Another big topic is Burning Man, which is just such a unique event… It’s gone from being a fringe thing that not so many people knew about to an internationally recognized cultural destination – which of course is a hotly debated double-edged sword.

The question of festivals in California is a super fascinating one, which could honestly warrant an entire book. There are so many factors at play. Part of it I think goes all the way back to California’s counter-cultural roots: San Francisco in the 60’s, psychedelia, flowers in your hair, the Human Be-In, the cultural importation of Buddhism and yoga. Or thinking about folks like Ken Kesey and Stewart Brand and events like the Trips Festival. Looking back on some of that, I think we see the roots of innovation. A lot of what we have now is that tree taking decades to branch out, iterating and developing in different directions.

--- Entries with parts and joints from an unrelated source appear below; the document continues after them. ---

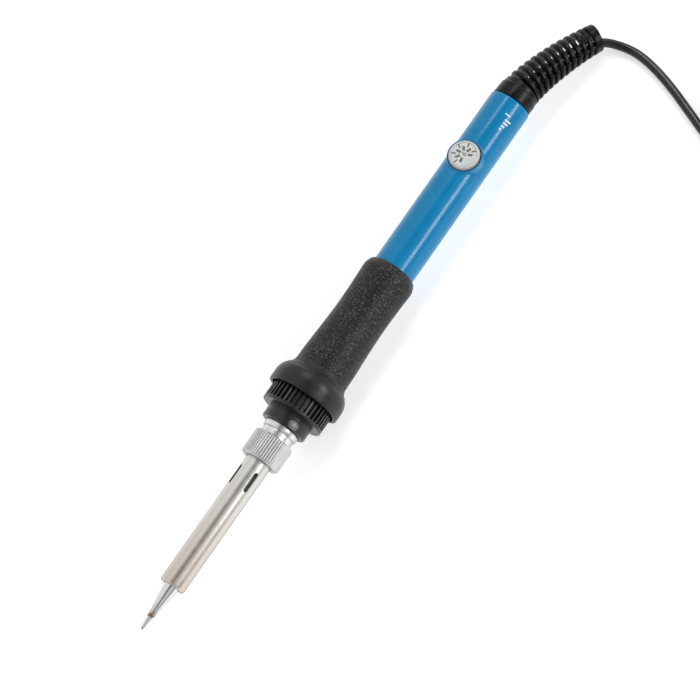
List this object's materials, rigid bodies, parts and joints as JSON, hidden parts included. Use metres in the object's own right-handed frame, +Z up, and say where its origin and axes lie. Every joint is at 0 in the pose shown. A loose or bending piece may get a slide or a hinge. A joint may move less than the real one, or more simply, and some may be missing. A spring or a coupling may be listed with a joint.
{
  "type": "soldering iron",
  "caption": "Slim mains soldering iron with a conical tip, slotted barrel, knurled nut, ribbed collar, rubber grip, temperature dial, coiled cord and plug.",
  "frame": {"origin": "on the surface that the iron lies on, under the iron's axis and 101.6 mm behind the tip's end, about midway from the tip to the tube's rear end", "axes": "+X along the iron from the tip to the cord, +Z up through the dial, -Y the side that the cord bends to"},
  "size_m": [0.2983, 0.1134, 0.0246],
  "materials": {
    "tip_plating": "bright iron and chrome plating, tinned end",
    "barrel_steel": "satin stainless steel",
    "nickel": "bright nickel plate",
    "collar_resin": "semi-gloss moulded resin",
    "grip_rubber": "matte grained rubber",
    "blue_plastic": "glossy moulded plastic",
    "grey_plastic": "satin moulded plastic",
    "black_plastic": "satin",
    "ceramic": "unglazed alumina",
    "board": "solder mask",
    "red_plastic": "dipped epoxy",
    "copper": "bare copper",
    "glass_fibre": "braided sleeve",
    "relief_rubber": "satin moulded rubber",
    "cord_rubber": "smooth extruded jacket",
    "plug_plastic": "satin moulded",
    "brass": "bright"
  },
  "bodies": {
    "handle": {"barrel_nipple": "nickel", "collar": "collar_resin", "grip_sleeve": "grip_rubber", "handle_tube": "blue_plastic", "dial_resistor": "black_plastic", "ceramic_heater": "ceramic", "heater_bush": "ceramic", "circuit_board": "board", "power_triac": "black_plastic", "film_capacitor": "red_plastic", "trigger_diac": "red_plastic", "timing_resistor": "grey_plastic", "limit_resistor": "grey_plastic", "heater_wire_a": "nickel", "heater_wire_b": "nickel", "heater_wire_sleeve_a": "glass_fibre", "heater_wire_sleeve_b": "glass_fibre", "mains_wire_a": "copper", "mains_wire_b": "copper", "cord_crimp": "nickel", "strain_relief": "relief_rubber", "cord_lead_in": "cord_rubber", "cord_run": "cord_rubber", "cord_coil": "cord_rubber", "coil_tie": "black_plastic", "cord_tail": "cord_rubber", "plug_body": "plug_plastic", "plug_blade_a": "brass", "plug_blade_b": "brass"},
    "barrel": {"soldering_tip": "tip_plating", "barrel_tube": "barrel_steel"},
    "nut": {"barrel_nut": "nickel"},
    "dial": {"temperature_dial": "grey_plastic", "dial_shaft": "black_plastic"}
  },
  "joints": [
    {"name": "barrel_travel", "type": "slide", "parent": "handle", "child": "barrel", "axis": [-1, 0, 0], "range_m": [0, 0.005]},
    {"name": "nut_turn", "type": "hinge", "parent": "barrel", "child": "nut", "pos_m": [-0.0347, 0, 0.0123], "axis": [-1, 0, 0], "range_deg": [0, 1800]},
    {"name": "dial_turn", "type": "hinge", "parent": "handle", "child": "dial", "pos_m": [0.0765, 0, 0.0172], "axis": [0, 0, 1], "range_deg": [-135, 135]}
  ],
  "couplings": [
    {"joint": "barrel_travel", "follows": "nut_turn", "m_per_rad": 0.00015915}
  ]
}
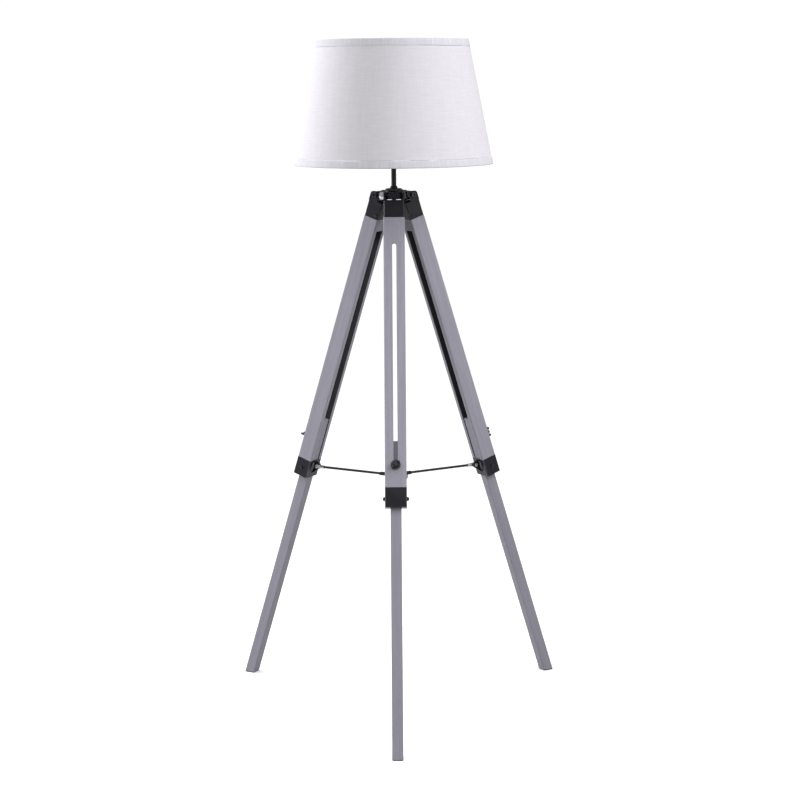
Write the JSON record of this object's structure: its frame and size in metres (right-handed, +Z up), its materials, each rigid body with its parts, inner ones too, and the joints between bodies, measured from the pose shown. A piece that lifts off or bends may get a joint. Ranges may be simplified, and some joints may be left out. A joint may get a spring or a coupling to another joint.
{
  "type": "tripod floor lamp",
  "caption": "Floor lamp on folding, height-adjustable timber legs with steel hub and braced spreader, under a tapered linen drum shade.",
  "frame": {"origin": "on the floor under the middle of the lamp's bounding box; the lamp's own upright axis stands at Y = +0.0906", "axes": "+Z up along the lamp pipe; -Y towards the front leg; the other two legs lean back to left (-X) and right (+X)"},
  "size_m": [0.6686, 0.5793, 1.346],
  "materials": {
    "black_steel": "satin black powder coat",
    "black_bolts": "black oxide, slightly glossy",
    "zinc": "bright zinc plate",
    "grey_timber": "matt grey painted timber, faint grain",
    "black_plastic": "matt black moulding",
    "black_rubber": "matt",
    "brass": "plain",
    "lamp_cap": "satin",
    "opal_glass": "frosted",
    "linen": "white slub linen",
    "shade_liner": "white, translucent",
    "white_wire": "white epoxy coat"
  },
  "bodies": {
    "head": {"hub_body": "black_steel", "hub_cap": "black_steel", "pipe_nut": "black_steel", "lamp_pipe": "black_steel", "cord_bush": "black_plastic", "socket_cap": "black_plastic", "socket_shell": "black_plastic", "socket_ring": "black_plastic", "socket_contact": "brass", "bulb_base": "lamp_cap", "bulb_glass": "opal_glass", "shade_fitter": "white_wire", "shade_ring_top": "white_wire", "shade_ring_bottom": "white_wire", "shade_liner": "shade_liner", "shade_cloth": "linen", "shade_hem_top": "linen", "shade_hem_bottom": "linen", "hinge_bolt_front": "black_bolts", "hinge_bolt_left": "black_bolts", "hinge_bolt_right": "black_bolts", "hinge_nut_front": "zinc", "hinge_nut_left": "zinc", "hinge_nut_right": "zinc"},
    "leg_front": {"bracket_front": "black_steel", "bracket_screws_front": "black_bolts", "upper_leg_front": "grey_timber", "sleeve_front": "black_steel", "sleeve_screws_front": "black_bolts"},
    "lower_front": {"lower_leg_front": "grey_timber", "foot_pad_front": "black_rubber", "clamp_bolt_front": "black_bolts"},
    "wing_front": {"wing_nut_front": "black_bolts"},
    "brace_front": {"rod_front": "black_steel", "rod_end_front": "zinc"},
    "leg_left": {"bracket_left": "black_steel", "bracket_screws_left": "black_bolts", "upper_leg_left": "grey_timber", "sleeve_left": "black_steel", "sleeve_screws_left": "black_bolts"},
    "lower_left": {"lower_leg_left": "grey_timber", "foot_pad_left": "black_rubber", "clamp_bolt_left": "black_bolts"},
    "wing_left": {"wing_nut_left": "black_bolts"},
    "brace_left": {"rod_left": "black_steel", "rod_end_left": "zinc"},
    "leg_right": {"bracket_right": "black_steel", "bracket_screws_right": "black_bolts", "upper_leg_right": "grey_timber", "sleeve_right": "black_steel", "sleeve_screws_right": "black_bolts"},
    "lower_right": {"lower_leg_right": "grey_timber", "foot_pad_right": "black_rubber", "clamp_bolt_right": "black_bolts"},
    "wing_right": {"wing_nut_right": "black_bolts"},
    "brace_right": {"rod_right": "black_steel", "rod_end_right": "zinc"},
    "spreader": {"spreader_centre": "black_steel"}
  },
  "joints": [
    {"name": "front_leg_fold", "type": "hinge", "parent": "head", "child": "leg_front", "pos_m": [0, 0.05865, 1.0415], "axis": [1, 0, 0], "range_deg": [0, 9.5]},
    {"name": "left_leg_fold", "type": "hinge", "parent": "head", "child": "leg_left", "pos_m": [-0.02771, 0.10665, 1.0415], "axis": [-0.5, -0.866, 0], "range_deg": [0, 9.5]},
    {"name": "right_leg_fold", "type": "hinge", "parent": "head", "child": "leg_right", "pos_m": [0.02771, 0.10665, 1.0415], "axis": [-0.5, 0.866, 0], "range_deg": [0, 9.5]},
    {"name": "front_leg_height", "type": "slide", "parent": "leg_front", "child": "lower_front", "axis": [0, 0.3156, 0.9489], "range_m": [0, 0.415]},
    {"name": "left_leg_height", "type": "slide", "parent": "leg_left", "child": "lower_left", "axis": [0.2734, -0.1578, 0.9489], "range_m": [0, 0.415]},
    {"name": "right_leg_height", "type": "slide", "parent": "leg_right", "child": "lower_right", "axis": [-0.2734, -0.1578, 0.9489], "range_m": [0, 0.415]},
    {"name": "front_wing_nut_turn", "type": "hinge", "parent": "lower_front", "child": "wing_front", "pos_m": [0, -0.12493, 0.53716], "axis": [0, -0.9489, 0.3156], "range_deg": [0, 720]},
    {"name": "left_wing_nut_turn", "type": "hinge", "parent": "lower_left", "child": "wing_left", "pos_m": [-0.1867, 0.19844, 0.53716], "axis": [-0.8218, 0.4744, 0.3156], "range_deg": [0, 720]},
    {"name": "right_wing_nut_turn", "type": "hinge", "parent": "lower_right", "child": "wing_right", "pos_m": [0.1867, 0.19844, 0.53716], "axis": [0.8218, 0.4744, 0.3156], "range_deg": [0, 720]},
    {"name": "front_rod_swing", "type": "hinge", "parent": "leg_front", "child": "brace_front", "pos_m": [0, -0.09912, 0.47219], "axis": [1, 0, 0], "range_deg": [0, 56]},
    {"name": "left_rod_swing", "type": "hinge", "parent": "leg_left", "child": "brace_left", "pos_m": [-0.16434, 0.18553, 0.47219], "axis": [-0.5, -0.866, 0], "range_deg": [0, 56]},
    {"name": "right_rod_swing", "type": "hinge", "parent": "leg_right", "child": "brace_right", "pos_m": [0.16434, 0.18553, 0.47219], "axis": [-0.5, 0.866, 0], "range_deg": [0, 56]},
    {"name": "spreader_rise", "type": "slide", "parent": "head", "child": "spreader", "axis": [0, 0, 1], "range_m": [0, 0.134]}
  ],
  "couplings": [
    {"joint": "left_leg_fold", "follows": "front_leg_fold", "ratio": 1},
    {"joint": "right_leg_fold", "follows": "front_leg_fold", "ratio": 1},
    {"joint": "front_rod_swing", "follows": "front_leg_fold", "ratio": 5.813},
    {"joint": "left_rod_swing", "follows": "front_leg_fold", "ratio": 5.813},
    {"joint": "right_rod_swing", "follows": "front_leg_fold", "ratio": 5.813},
    {"joint": "spreader_rise", "follows": "front_leg_fold", "m_per_rad": 0.80516}
  ]
}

Another big topic is Burning Man, which is just such a unique event. The growth of that festival and its notoriety has been staggering. It’s gone from being a fringe thing that not so many people knew about to an internationally recognized cultural destination – which of course is a hotly debated double-edged sword. I think social media has had a big hand in that, as eventually it became a futile endeavor trying to control the spread of photos and videos (originally disallowed by policy). That has fuelled a mass appeal and awareness about these type of experiences. People can now see this stuff without having to be part of a fringe community or culture. They see it and realize – oh hey, maybe this is not some weird and scary thing, actually it looks pretty amazing! I think that in turn has created opportunity for new festivals to offer lots of different experiences. Super interesting to see how it will continue to develop!